Unterstützung leisten hierbei die Lösungen der SAP Intelligent Asset Management Suite (IAM). Zum einen verbindet die Plattform SAP Asset Intelligence Network (AIN) die verschiedenen Stakeholder wie Hersteller, Operator und Servicepartner miteinander, um einen gemeinsamen Blick auf ein Asset zu erlangen. Damit bleiben alle Beteiligten bezüglich Maschinendaten, Dokumentation, Wartungsinformationen, Austauschkomponenten und weiteren relevanten Informationen auf dem gleichen Stand.

 

Zum anderen optimiert SAP Asset Performance Management (APM), das aus den Lösungen SAP Asset Strategy and Performance Management (ASPM) und SAP Predictive Asset Insights (PAI) hervorgegangen ist, die Wartung. In Kombination mit einem SAP S/4HANA-System, genauer gesagt mit dem Modul Enterprise Asset Management, lässt sich ein End-to-End-Wartungsprozess abbilden, der die Entwicklung geeigneter Wartungsstrategien bis hin zur Überwachung des Equipments mithilfe von Machine Learning ermöglicht. So wird die Grundlage für eine prädiktive Wartung geschaffen.

 

Fazit: Vorhandene Möglichkeiten nutzen

Die technologischen Voraussetzungen, um die Produktion mithilfe von digitalen Zwillingen zu effizienter und verlässlicher zu gestalten, sind gegeben. Im Zeitalter von Industrie 4.0 lässt sich die intelligente Fabrik bereits heute in vielen Punkten umsetzen. SAP liefert dafür die passenden Tools.
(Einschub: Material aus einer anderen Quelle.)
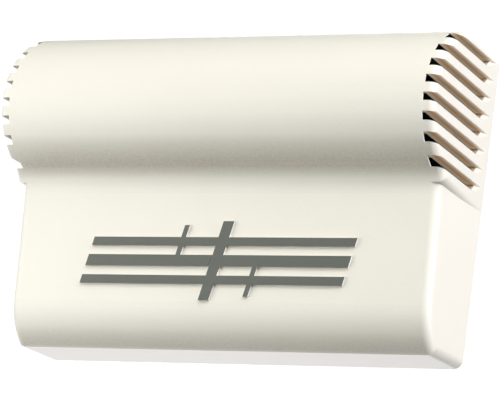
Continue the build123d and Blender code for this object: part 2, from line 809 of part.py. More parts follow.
block.part.label = "terminal_block"
export_step(block.part, "parts/terminal_block.step")

# Brass clamp tubes in the block, drilled for their screws
tube_high = -block_drop - tube_end_margin
tube_length = block_height - 2 * tube_end_margin

with BuildPart() as clamps:
    with BuildSketch(Plane.XY.offset(tube_high)):
        with Locations((0, -tube_front)):
            with GridLocations(pole_spacing, 0, 2, 1):
                Circle(tube_radius)
                Circle(tube_bore_radius, mode=Mode.SUBTRACT)
    extrude(amount=-tube_length)
    with BuildSketch(Plane.XZ.offset(tube_front)):
        with Locations((0, -block_mid_drop)):
            with GridLocations(pole_spacing, clamp_screw_spacing, 2, 2):
                Circle(clamp_screw_radius)
    extrude(amount=tube_radius, mode=Mode.SUBTRACT)
clamps.part.label = "terminal_clamps"
export_step(clamps.part, "parts/terminal_clamps.step")

# Clamp screws, heads just inside the towers and tips down to the wire
clamp_head_depth = block_front - clamp_screw_recess
clamp_tip_depth = tube_front + lead_radius

with BuildPart() as clamp_screws:
    with BuildSketch(Plane.XZ.offset(clamp_head_depth)):
        with Locations((0, -block_mid_drop)):
            with GridLocations(pole_spacing, clamp_screw_spacing, 2, 2):
                Circle(clamp_screw_head_radius)
                Rectangle(
                    2 * clamp_screw_head_radius, screw_slot_width, rotation=tape_lap_angle,
                    mode=Mode.SUBTRACT,
                )
    extrude(amount=-screw_slot_depth)
    with BuildSketch(Plane.XZ.offset(clamp_head_depth - screw_slot_depth)):
        with Locations((0, -block_mid_drop)):
            with GridLocations(pole_spacing, clamp_screw_spacing, 2, 2):
                Circle(clamp_screw_head_radius)
    extrude(amount=screw_slot_depth - clamp_screw_head_height)
    with BuildSketch(Plane.XZ.offset(clamp_head_depth - clamp_screw_head_height)):
        with Locations((0, -block_mid_drop)):
            with GridLocations(pole_spacing, clamp_screw_spacing, 2, 2):
                Circle(clamp_screw_radius)
    extrude(amount=clamp_tip_depth - clamp_head_depth + clamp_screw_head_height)
clamp_screws.part.label = "terminal_screws"
export_step(clamp_screws.part, "parts/terminal_screws.step")

# Screw that holds the terminal block down
block_head_depth = base_thickness + pole_tower_depth * 3 / 2
block_screw_length = block_head_depth - base_thickness - screw_tip_gap
with BuildPart() as block_screw:
    with BuildSketch(Plane.XZ.offset(block_head_depth)):
        with Locations((0, -block_mid_drop)):
            Circle(block_screw_head_radius)
    extrude(amount=block_screw_head_height)
    with BuildSketch(Plane.XZ.offset(block_head_depth)):
        with Locations((0, -block_mid_drop)):
            Circle(block_screw_radius)
    extrude(amount=-block_screw_length)
    with BuildSketch(Plane.XZ.offset(block_head_depth + block_screw_head_height)):
        with Locations((0, -block_mid_drop)):
            Rectangle(2 * block_screw_head_radius, screw_slot_width, rotation=tape_lap_angle)
    extrude(amount=-screw_slot_depth, mode=Mode.SUBTRACT)
block_screw.part.label = "terminal_block_screw"
export_step(block_screw.part, "parts/terminal_block_screw.step")

# Coil leads, from the bobbin lugs back to the base plate, down behind the lower bar and
# into the tops of the clamp tubes
lead_back = base_thickness + lead_back_gap
lug_low = winding_low - bobbin_flange
lead_pass_rise = lower_bar_rise - lead_pass_drop
lead_end = tube_high - lead_entry_depth
for side, lead_name in ((-1, "coil_lead_left"), (1, "coil_lead_right")):
    lug_x = side * (lug_reach - lead_lug_offset)
    pole_x = side * pole_spacing / 2
    lead_points = [
        Vector(lug_x, -strike_depth, lug_low),
        Vector(lug_x, -strike_depth, lug_low - lead_first_drop),
        Vector(lug_x, -lead_back, lug_low - lead_first_drop - lead_back_gap),
        Vector((lug_x + pole_x) / 2, -lead_back, lead_pass_rise),
        Vector(pole_x, -tube_front, lead_turn_rise - block_drop),
        Vector(pole_x, -tube_front, lead_end),
    ]
    lead_radii = []
    for before, corner, after in zip(lead_points, lead_points[1:], lead_points[2:]):
        shorter = min((corner - before).length, (after - corner).length)
        half_bend = (corner - before).get_angle(after - corner) / 2
        lead_radii.append(0.45 * shorter / tan(radians(half_bend)))
    print(lead_name, "bend radii", [round(radius, 2) for radius in lead_radii])
    with BuildPart() as lead:
        with BuildLine() as lead_path:
            FilletPolyline(*lead_points, radius=lead_radii)
        with BuildSketch(Plane(origin=lead_path.wire() @ 0, z_dir=lead_path.wire() % 0)):
            Circle(lead_radius)
        sweep(path=lead_path.wire())
    lead.part.label = lead_name
    export_step(lead.part, "parts/" + lead_name + ".step")
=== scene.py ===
from math import cos, pi, radians, sin

import bpy
from mathutils import Matrix, Vector


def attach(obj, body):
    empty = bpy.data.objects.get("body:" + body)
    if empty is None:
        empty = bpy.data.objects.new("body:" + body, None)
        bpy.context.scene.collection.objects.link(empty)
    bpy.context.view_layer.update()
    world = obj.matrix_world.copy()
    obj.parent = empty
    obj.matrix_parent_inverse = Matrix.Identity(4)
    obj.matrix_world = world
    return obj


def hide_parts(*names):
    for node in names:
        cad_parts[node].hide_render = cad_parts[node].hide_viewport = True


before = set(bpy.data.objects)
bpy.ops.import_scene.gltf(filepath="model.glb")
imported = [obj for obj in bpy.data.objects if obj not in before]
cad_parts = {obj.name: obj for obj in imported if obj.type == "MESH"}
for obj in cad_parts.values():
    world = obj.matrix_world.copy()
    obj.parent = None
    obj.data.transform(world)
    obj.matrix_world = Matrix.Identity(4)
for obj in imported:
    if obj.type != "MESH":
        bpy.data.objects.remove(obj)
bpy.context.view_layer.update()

# Base plate
# The plate that is screwed to the wall and carries the chime. Black ABS, injection moulded
# in one shot with its shelves, bosses and tongues, so its faces are plain satin plastic.
MM = 0.001


def linear(hex_colour):
    """An sRGB hex colour as the linear RGBA that shader sockets hold."""
    channels = [int(hex_colour[i:i + 2], 16) / 255 for i in (1, 3, 5)]
    return [c / 12.92 if c < 0.04045 else ((c + 0.055) / 1.055) ** 2.4 for c in channels] + [1]


def add_node(tree, kind, inputs=None, **settings):
    """Adds a node with its settings, and sets or links each input, given by name or number."""
    node = tree.nodes.new(kind)
    for name, value in settings.items():
        setattr(node, name, value)
    for name, value in (inputs or {}).items():
        if isinstance(value, bpy.types.NodeSocket):
            tree.links.new(value, node.inputs[name])
        else:
            node.inputs[name].default_value = value
    return node


def finished(name, surface):
    """A material whose shader is built by the surface function on Object coordinates."""
    material = bpy.data.materials.new(name)
    material.use_nodes = True
    tree = material.node_tree
    tree.nodes.clear()
    place = add_node(tree, "ShaderNodeTexCoord").outputs["Object"]
    shader = surface(tree, place)
    add_node(tree, "ShaderNodeOutputMaterial", {"Surface": shader.outputs["BSDF"]})
    return material


def dress(node_name, material):
    """Gives a CAD node its finish."""
    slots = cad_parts[node_name].data.materials
    for index in range(len(slots)):
        slots[index] = material


def spark_eroded(tree, place, grain_mm, depth_mm):
    """Normal of a plastic skin moulded against a spark-eroded tool: fine even pits."""
    pits = add_node(tree, "ShaderNodeTexNoise", {
        "Vector": place, "Scale": 1 / (grain_mm * MM), "Detail": 2.0, "Roughness": 0.55,
    })
    return add_node(tree, "ShaderNodeBump", {
        "Height": pits.outputs["Fac"], "Distance": depth_mm * MM, "Strength": 1.0,
    }).outputs["Normal"]


def black_moulded_abs(tree, place):
    cloud = add_node(tree, "ShaderNodeTexNoise", {
        "Vector": place, "Scale": 1 / (9 * MM), "Detail": 3.0,
    })
    shade = add_node(tree, "ShaderNodeValToRGB", {"Fac": cloud.outputs["Fac"]})
    shade.color_ramp.elements[0].color = linear("#161615")
    shade.color_ramp.elements[1].color = linear("#222220")
    return add_node(tree, "ShaderNodeBsdfPrincipled", {
        "Base Color": shade.outputs["Color"],
        "Roughness": 0.46,
        "IOR": 1.54,
        "Normal": spark_eroded(tree, place, 0.5, 0.03),
    })


dress("base_plate", finished("black_moulded_abs", black_moulded_abs))

# Tone bars
# Two flat bars cut from cold-rolled steel strip and bright zinc plated. Rolling leaves fine
# lines along each bar, and the plating a soft bluish cloud.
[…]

Jetzt liegt es an den Unternehmen, die vorhandenen Möglichkeiten zu nutzen und ihre Fertigungsprozesse zukunftsfähig zu machen.

 

Die skizzierten Szenarien stellen nur eine kleine Auswahl an Beispielen aus der digitalen Produktionswelt dar. Mithilfe der richtigen Werkzeuge eignen sie sich gut als Einstieg in die Industrie 4.0. Der digitale Zwilling verschafft Unternehmen viele Vorteile. Sie profitieren von kürzeren Entwicklungs- und Produktionszeiten, fehlertoleranteren Produkten und höherer Verfügbarkeit. Bis zur autonomen Fabrik, in der die Intralogistik mit den Fertigungsprozessen und dem Produkt vernetzt ist und die sich selbst steuert und optimiert, ist es dann nicht mehr weit.